Sexual contact can spread Zika

3 minute read

It looks for certain now like the Zika virus can be spread by sexual contact


A case of the Zika virus being spread by sexual contact with an infected partner has been reported in the US.

The Dallas County Health and Human Services (DCHHS) said the person fell ill with Zika after sexual contact with an infected traveller, according to a report in WebMD.

It’s not yet known how common cases of sexual transmission of Zika may be.

Meanwhile, two cases of the Zika virus have been reported in Australia. Officials said the two Sydney residents had recently returned from the Caribbean.

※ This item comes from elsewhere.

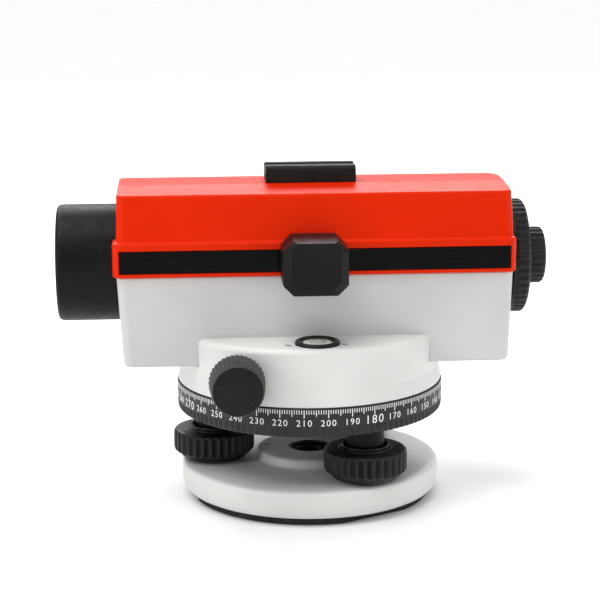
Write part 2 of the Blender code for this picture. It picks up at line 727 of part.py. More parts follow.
def make_cover(cutters):
    (x0, x1), half = COVER_X, COVER_HALF
    (b0, b1), (roof0, roof1) = BAND_X, ROOF_X
    low, high = BAND_Z
    e0, e1 = EAVES_X
    outside = [
        rounded_outline(roof0, roof1, ROOF_HALF, ROOF_Z, 3.0),
        rounded_outline(e0, e1, EAVES_HALF - 0.8, EAVES_Z + 0.2, 3.4),
        rounded_outline(e0 - 0.1, e1 + 0.1, EAVES_HALF, EAVES_Z - 0.8, 3.6),
        rounded_outline(x0, x1, half, high + 0.2, 3.6),
        rounded_outline(b0 + 0.5, b1 - 0.5, BAND_HALF - 0.5, high, 3.8),
        rounded_outline(b0, b1, BAND_HALF, high - 0.6, 4.0),
        rounded_outline(b0, b1, BAND_HALF, low, 4.0),
    ]
    wall = COVER_WALL
    inside = [
        rounded_outline(b0 + wall, b1 - wall, BAND_HALF - wall, low, 2.4),
        rounded_outline(b0 + wall, b1 - wall, BAND_HALF - wall, high - wall, 2.4),
        rounded_outline(x0 + wall, x1 - wall, half - wall, high - wall + 0.4, 2.0),
        rounded_outline(e0 + wall, e1 - wall, EAVES_HALF - wall, EAVES_Z - wall, 2.0),
        rounded_outline(roof0 + wall, roof1 - wall, ROOF_HALF, ROOF_Z - wall, 2.0),
    ]
    cover = loft("top_cover", outside + inside, "red_enamel")
    for cutter in cutters:
        cut(cover, cutter)
    strips = []
    for side, name in ((-1, "near"), (1, "far")):
        floor = BAND_HALF - STRIP_RECESS
        edges = sorted((side * floor, side * (BAND_HALF + 3)))
        cut(cover, box(
            f"strip_recess_{name}", (STRIP_X[0] - GAP, edges[0], STRIP_Z[0] - GAP),
            (STRIP_X[1] + GAP, edges[1], STRIP_Z[1] + GAP), None))
        face = floor + GAP
        edges = sorted((side * face, side * (face + STRIP_THICK)))
        strips.append(box(
            f"side_strip_{name}", (STRIP_X[0], edges[0], STRIP_Z[0]),
            (STRIP_X[1], edges[1], STRIP_Z[1]), "strip_black"))
    return [cover] + strips


def make_sight():
    """The open sight on the flat of the roof, with its aiming notch along the top."""
    side, foot = SIGHT_HALF, ROOF_Z + GAP
    notch_half, notch_depth = SIGHT_NOTCH
    crown = arc(SIGHT_EDGE_R, side - SIGHT_EDGE_R, SIGHT_TOP - SIGHT_EDGE_R, 5, 90, 3)
    notch = [(notch_half, SIGHT_TOP), (0.0, SIGHT_TOP - notch_depth)]
    right = [(side, foot)] + crown + notch
    left = [(-y, z) for y, z in reversed(right[:-1])]
    rings = [[(x, y, z) for y, z in right + left] for x in SIGHT_X]
    return loft("sight_bar", rings, "black_plastic", sharp_deg=30)


# ---------------------------------------------------------------- optics

def lens(name, radius, edge, rim, centre_x, finish="glass", bulge=1.2):
    """A biconvex lens on the optical axis, with its rim and bulge in millimetres."""
    sag_r = (radius * radius + bulge * bulge) / (2 * bulge)
    spread = math.degrees(math.asin(radius / sag_r))
    front = arc(sag_r, 0.0, rim / 2 + bulge - sag_r, 90, 90 - spread, 2)
    back = [(r, -z) for r, z in reversed(front)]
    return turned(
        name, front + back, finish, steps=edge, closed=False, at=(centre_x, 0, OPTIC_Z), axis="X")


def make_objective():
    optic = {"at": (0, 0, OPTIC_Z), "axis": "X"}
    front, back = HOOD_X
    outer, bore, end = SPIGOT
    profile = [
        (bore, end), (outer, end), (outer, back + GAP), (HOOD_R - 1.2, back + GAP - 0.3),
        (HOOD_R, back - 0.9), (HOOD_R, front + 1.6), (HOOD_R - 0.5, front + 0.5),
        (HOOD_R - 1.6, front), (HOOD_BORE_R + 0.6, front), (HOOD_BORE_R, front + 0.6),
        (HOOD_BORE_R, HOOD_STEP_X), (bore, HOOD_STEP_X),
    ]
    hood = turned("objective_hood", profile, "black_metal", steps=28, **optic)
    first, last = CELL_X
    seat_r, seat_x = LENS_SEAT
    profile = [
        (seat_r, last), (CELL_R, last), (CELL_R, first), (LENS_R + GAP, first),
        (LENS_R + GAP, seat_x), (seat_r, seat_x),
    ]
    cell = turned("objective_cell", profile, "black_metal", steps=20, **optic)
    front_lens = lens("objective_lens_front", LENS_R, 20, 3.6, LENS_X[0])
    rear_lens = lens("objective_lens_rear", LENS_R, 20, 1.0, LENS_X[1], bulge=0.8)
    retainer = sleeve(
        "objective_retainer", LENS_R, LENS_R - 1.4, *RETAINER_X, "black_metal", steps=20,
        **optic)
    return [hood, cell, front_lens, rear_lens, retainer]


def focus_height():
    return OPTIC_Z - SLIDE_R[0] - GAP - PINION_R


def make_tube():
    optic = {"at": (0, 0, OPTIC_Z), "axis": "X"}
    tube = sleeve("main_tube", *TUBE_R, *TUBE_X, "black_metal", steps=20, **optic)
    cut(tube, cylinder(
        "pinion_way", 2.2, 5, 40, None, at=(FOCUS_X, 0, focus_height()), axis="Y", sides=16))
    return tube


def make_focusing():
    optic = {"at": (0, 0, OPTIC_Z), "axis": "X"}
    outer, bore = SLIDE_R
    slide = sleeve("focus_slide", outer, bore, *SLIDE_X, "brass", steps=24, **optic)
    glass = lens("focus_lens", bore - GAP, 24, 1.6, FOCUS_X, bulge=0.9)

    at = (FOCUS_X, 0, focus_height())
    near, far = FOCUS_KNOB
    shaft, reach = FOCUS_SHAFT_R, far - 3.0
    profile = [(0.0, reach), (shaft, reach), (shaft, PINION_HALF + 0.2), (PINION_R, PINION_HALF)]
    profile += [(PINION_R, -PINION_HALF), (0.0, -PINION_HALF)]
    pinion = turned("focus_pinion", profile, "steel", steps=20, closed=False, at=at, axis="Y")
    bush = sleeve(
        "focus_bush", FOCUS_BUSH[0], shaft + GAP, FOCUS_BUSH[1], near - GAP, "brass", steps=20,
        at=at, axis="Y")
    bore = shaft + GAP
    floor = reach + GAP
    radius = FOCUS_KNOB_R
    profile = [
        (bore, floor, 0), (bore, near, 0), (radius - 0.8, near, 0.1),
        (radius, near + 1.2, 0.7), (radius - 0.6, far - 0.9, 0.6), (radius - 2.0, far, 0.1),
    ]
    knob = ribbed(
        "focus_knob", profile, FOCUS_RIBS, "black_plastic", blind=True, at=at, axis="Y")
    return [slide, glass], [pinion, knob], bush


def make_compensator():
    """The pendulum compensator: a fixed frame with two prisms, and a swinging one."""
    optic = {"at": (0, 0, OPTIC_Z), "axis": "X"}
    x0, x1 = FRAME_X
    frame = cylinder(
        "compensator_frame", TUBE_R[1] - GAP, x0, x1, "aluminium", sides=32, **optic)
    cut(frame, cylinder("light_way", FRAME_BORE_R, x0 - 4, x1 + 3, None, sides=24, **optic))
    arm_end, arm_near, arm_far, arm_low, arm_high = FRAME_ARM
    for side, name in ((-1, "left"), (1, "right")):
        edges = sorted((side * arm_near, side * arm_far))
        arm = box(
            f"frame_arm_{name}", (x1 - 1.0, edges[0], arm_low), (arm_end, edges[1], arm_high),
            None)
        cut(frame, arm, "UNION")
    fixed = [frame]
    low, shoulder, high = FIXED_PRISM_Z
    length, top_length = FIXED_PRISM_SIZE
    half = FIXED_PRISM_HALF
    for name, x in zip(("front", "rear"), FIXED_PRISM_X):
        corners = (
            (x, low), (x + length, low), (x + length, shoulder), (x + top_length, high),
            (x, high))
        rings = [[(px, y, pz) for px, pz in corners] for y in (-half, half)]
        fixed.append(loft(f"fixed_prism_{name}", rings, "glass"))
    x = PENDULUM_X
    length, half = CARRIER_HALF
    low, high = CARRIER_Z
    carrier = box("pendulum_frame", (x - length, -half, low), (x + length, half, high), "aluminium")
    half, low, high = CARRIER_WINDOW
    reach = 3 * length
    cut(carrier, box("pendulum_window", (x - reach, -half, low), (x + reach, half, high), None))
    low, high, half = low + GAP, high - GAP, half - GAP
    corners = ((x - 5.0, low), (x + 5.0, low), (x, high))
    rings = [[(px, y, pz) for px, pz in corners] for y in (-half, half)]
    prism = loft("pendulum_prism", rings, "glass")
    return fixed, [carrier, prism]


def make_eyepiece():
    optic = {"at": (0, 0, OPTIC_Z), "axis": "X"}
    cell = sleeve("reticle_cell", TUBE_R[1] - GAP, *RETICLE_CELL, "brass", steps=20, **optic)
    glass = cylinder("reticle_glass", *RETICLE_GLASS, "glass", sides=24, **optic)
    start, flange, end = COVER_RING_X
    spigot_r, bore, spigot_end = COVER_SPIGOT
    radius = COVER_RING_R
    profile = [
        (bore, end, 0), (radius - 2.2, end, 0), (radius, end - 1.6, 0.5),
        (radius, flange + 0.2, 0.5), (radius - 0.6, flange, 0), (radius - 0.6, start, 0),
        (spigot_r, start, 0), (spigot_r, spigot_end, 0), (bore, spigot_end, 0),
    ]
    cover = ribbed("eyepiece_cover", profile, COVER_RIBS, "black_plastic", **optic)
    outer, inner, first, last = EYE_TUBE
    tube = sleeve("eyepiece_tube", outer, inner, first, last, "black_metal", steps=20, **optic)
    eye = lens("eye_lens", inner - GAP, 24, 1.4, EYE_LENS_X, bulge=0.9)
    outer, inner, first, last = DIOPTER
    profile = [
        (inner, last, 0), (outer - 1.5, last, 0), (outer, last - 1.2, 0.4),
        (outer, first + 0.6, 0.4), (outer - 0.5, first, 0), (inner, first, 0),
    ]
    ring = ribbed("diopter_ring", profile, DIOPTER_RIBS, "black_plastic", **optic)
    return [cell, glass, cover], [tube, eye], [ring]


# ---------------------------------------------------------------- assembly

def hang_all(pieces, parent):
    for piece in pieces:
        hang(piece, parent)


def main():
    clear_scene()
    make_base()
    make_spring_plate()
    feet = [make_foot(index) for index in range(3)]
    first_x = foot_place(0)[0]
    cross_tilt = pivot("cross_tilt_axis", (first_x, 0, BALL_Z))
    hang(feet[0][0], cross_tilt)
    for index, (_, screw, knob) in enumerate(feet):
        x, y = foot_place(index)
        parent = cross_tilt if index == 0 else None
        turn = pivot(f"foot_screw_axis_{index + 1}", (x, y, BALL_Z), parent)
        hang_all((screw, knob), turn)
    main_tilt = pivot("main_tilt_axis", (foot_place(1)[0], 0, BALL_Z), cross_tilt)
    hang_all(make_tribrach(), main_tilt)

    circle_axis = pivot("circle_axis", (0, 0, CIRCLE_Z[0]), main_tilt)
    hang(make_circle(), circle_axis)
    clutch_axis = pivot("clutch_axis", (0, 0, WHEEL_Z[0]), main_tilt)
    hang(make_worm_wheel(), clutch_axis)

    head_axis = pivot("head_axis", (0, 0, HEAD_Z[0]), clutch_axis)
    hang_all(make_head(), head_axis)
    bushes, drive = make_tangent_drive()
    hang_all(bushes, head_axis)
    tangent_axis = pivot("tangent_axis", (WORM_X, 0, WORM_Z), head_axis)
    hang_all(drive, tangent_axis)
    hang_all(make_bubble(), head_axis)
    hang_all(make_prism_housing(), head_axis)

    cutters = end_cutters()
    hang(make_casing(cutters), head_axis)
    hang_all(make_cover(cutters), head_axis)
    hang(make_sight(), head_axis)
    hang_all(make_objective(), head_axis)
    hang(make_tube(), head_axis)

    sliding, turning, bush = make_focusing()
    hang(bush, head_axis)
    slide_axis = pivot("focus_slide_axis", (FOCUS_X, 0, OPTIC_Z), head_axis)
    hang_all(sliding, slide_axis)
    focus_axis = pivot("focus_knob_axis", (FOCUS_X, FOCUS_KNOB[0], focus_height()), head_axis)
    hang_all(turning, focus_axis)

    fixed, swinging = make_compensator()
    hang_all(fixed, head_axis)
    pendulum_axis = pivot("pendulum_axis", (PENDULUM_X, 0, PENDULUM_Z), head_axis)
    hang_all(swinging, pendulum_axis)

    held, moving, gripped = make_eyepiece()
    hang_all(held, head_axis)
    eyepiece_axis = pivot("eyepiece_axis", (DIOPTER[2], 0, OPTIC_Z), head_axis)
    hang_all(moving + gripped, eyepiece_axis)


main()
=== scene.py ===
"""Looks of an automatic level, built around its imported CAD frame.

Sizes are in millimetres in the row frame, and MM turns them into metres. +X runs from the
objective to the eyepiece, +Y to the observer's right and +Z up the vertical axis.
"""

import math

import bmesh
import bpy
import numpy as np
from mathutils import Matrix, Vector


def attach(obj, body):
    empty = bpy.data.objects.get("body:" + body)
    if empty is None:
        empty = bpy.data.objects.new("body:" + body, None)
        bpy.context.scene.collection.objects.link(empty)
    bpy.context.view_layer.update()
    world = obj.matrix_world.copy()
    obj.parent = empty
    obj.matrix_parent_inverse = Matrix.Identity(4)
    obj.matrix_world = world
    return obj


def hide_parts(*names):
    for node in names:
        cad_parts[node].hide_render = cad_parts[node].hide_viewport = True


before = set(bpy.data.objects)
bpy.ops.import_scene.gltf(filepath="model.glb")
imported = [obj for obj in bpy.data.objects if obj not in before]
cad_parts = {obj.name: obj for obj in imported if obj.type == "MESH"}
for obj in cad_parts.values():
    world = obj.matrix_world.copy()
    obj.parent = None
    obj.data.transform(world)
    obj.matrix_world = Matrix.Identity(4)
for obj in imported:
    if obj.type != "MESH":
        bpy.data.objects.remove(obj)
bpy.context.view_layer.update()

MM = 0.001
SAME_POINT = 1e-7                 # in metres: vertices closer than this become one
SLIVER = 0.002                    # edges shorter than this are welded shut
CORNER_STEPS = 8                  # steps round each corner of the casing's outlines
THREAD_STEPS = 40                 # points round a thread
RINGS_PER_TURN = 8                # rings along each turn of a thread
OPTIC_Z = 101.2                   # height of the telescope's axis
OPTIC = {"axis": "X", "at": (0, 0, OPTIC_Z)}
FOOT_R = 41.2                     # from the vertical axis to each foot screw
FOOT_ANGLES = (180.0, 300.0, 60.0)
WORM_AT = (-32.7, 0, 61.6)
FOCUS_AT = (-17.5, 0, 86.9)
BUBBLE_AT = (0.4, -42.0, 0)
BUBBLE_SCREWS = ((-11.0, -43.8, 0), (11.0, -43.8, 0))
CASING_SCREWS = ((-62, -21, 0), (64, -21, 0), (-62, 21, 0), (64, 21, 0))
SCENE = bpy.context.scene


# ---------------------------------------------------------------- shapes

def add_object(name, data):
    obj = bpy.data.objects.new(name, data)
    SCENE.collection.objects.link(obj)
    return obj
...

The World Health Organisation(WHO) earlier this week declared the virus a “global emergency” and the Queensland government warned  residents in the state’s far north to start taking preventative action to stave off a possible Zika outbreak there.

Professor Lyn Gilbert, of Infection Prevention and Control at Western Sydney Local Health Network, said there was a high likelihood that there were undiagnosed Zika cases in Australia bought in by travellers.

“Eighty per cent of cases are asymptomatic … but unless they go to far north Queensland the risk of them being bitten by the appropriate mosquito is very small,” she said.

The WHO on Monday declared the Zika virus to be an international public health emergency, as the disease linked to thousands of birth defects in Brazil continues to spread rapidly.

WHO Director-General Margaret Chan said an international coordinated response was needed, although restrictions on travel or trade were not necessary.

The emergency designation was recommended by a committee of independent experts to the United Nations agency following criticism of a hesitant response so far. The move should help fast-track international action and research priorities.

The WHO said last week the Zika virus was “spreading explosively” and could infect as many as 4 million people in the Americas.

The agency was criticised for reacting too slowly to the Ebola epidemic in West Africa which killed more than 10,000 people, and has promised to do better in future global health crises.

Brazil has reported nearly 4000 suspected cases of microcephaly, in which infants are born with smaller-than-usual brains. The health ministry has linked the condition to Zika, although the connection is not yet definitive.

Brazilian Health Minister Marcelo Castro told Reuters that the epidemic was worse than believed because in 80 per cent of the cases the infected people had no symptoms.

Locally, health authorities on Cape York are urging residents to do what they can to avoid an outbreak of the virus.

There have been no transmissions of the virus in Australia but the Apunipima Cape York Health Council is urging locals to take preventative action.

“We just decided to get some information out about this because we are a potential area for spread. We want to make sure everybody cleans up and does the things they can to prevent this starting in Cape York, particularly,” Dr Mark Wenitong has told the ABC.

“Our motto is to get in early and stop things before they start.”

Queensland’s Health Minister Cameron Dick has warned that northern parts of Australia, and particularly the Torres Strait, could provide a pathway for the mosquito-borne virus to enter Australia.

He says monitoring is under way in the Torres Strait to ensure any cases are detected early, and he’s waiting on a briefing from the state’s chief health officer.

“My advice is that it’s not a significant risk to Queensland at this time. But we’re going to continue to monitor that,” he said.